Repair and service equipment as well as memorabilia will also be sold. Stocks of licensed merchandise will be sold during the preview of the entire collection, planned for June 11 starting at 11 a.m. at the Basketball Hall of Fame foyer. The auction will be held there June 12 at 11 a.m.

Interest in the auction is running high, said William Firestone, president of Capital Recovery Group.

"People from all over the United States have contacted us," he said.

A personal assistant for entertainer Jay Leno, a well-known motorcycle aficionado, has requested information about the auction, Firestone said.

His company liquidated another revived vintage motorcycle manufacturer, Excelsior Henderson, to auction its assets last year.

The resurrected Indian Motorcycle brand began production of its replica Scout, Chief and Spirit motorcycles in 1999 and sold more than 10,000 bikes at prices from $20,000 and up in five years.

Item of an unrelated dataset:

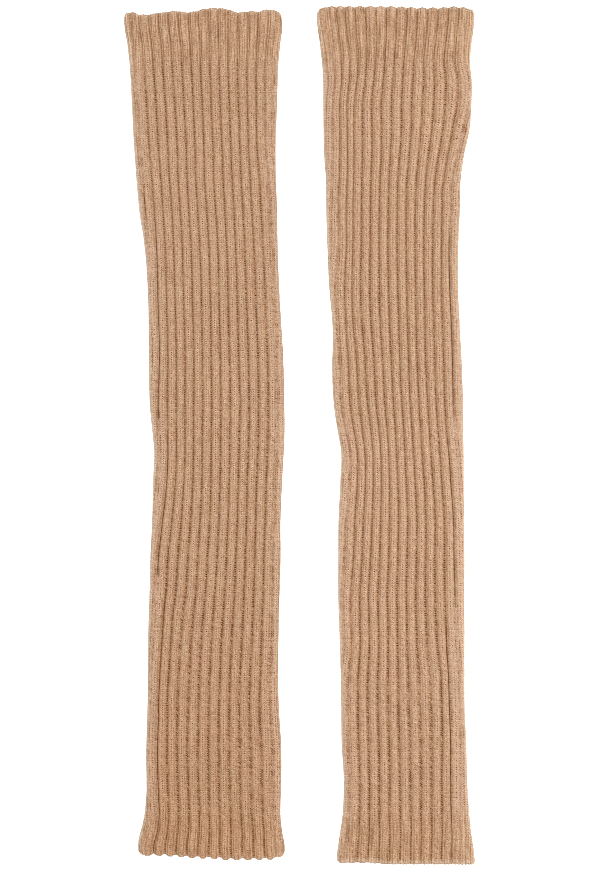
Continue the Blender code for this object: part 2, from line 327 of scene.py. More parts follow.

Longtime Indian enthusiasts were not particularly supportive of the reincarnation of the revered brand. Many believed the new motorcycle's engines, initially purchased from another manufacturer, were not up to the original standards.

The company was done in when further investors could not be found to pump more money into the business, which had consumed a reported $145 million in capital during its five-year run.

The company let go of 380 employees in Gilroy, Calif., in September, and the 200 dealerships across the country soon began to close. There was talk of reviving the firm, but no investors stepped forward.

Earlier this year, the plant in California was sold, as were equipment and parts there.

A Michigan company purchased the factory assets, including the first 40 2004 models and 30 models from the company's collection, including bikes designed for appearances in such movies as Terminator 3 and Scooby Doo 2. Those motorcycles are being sold by National Retail Equipment Liquidators in Grand Rapids, Mich.

The rights to the Indian Motorcycle name, which were the subject of numerous legal battles over the years, are being sold at auction June 29 by CMA Business credit Services of Burbank, Calif. The minimum bid is $2.5 million, and the deadline for submitting initial bids is June 24.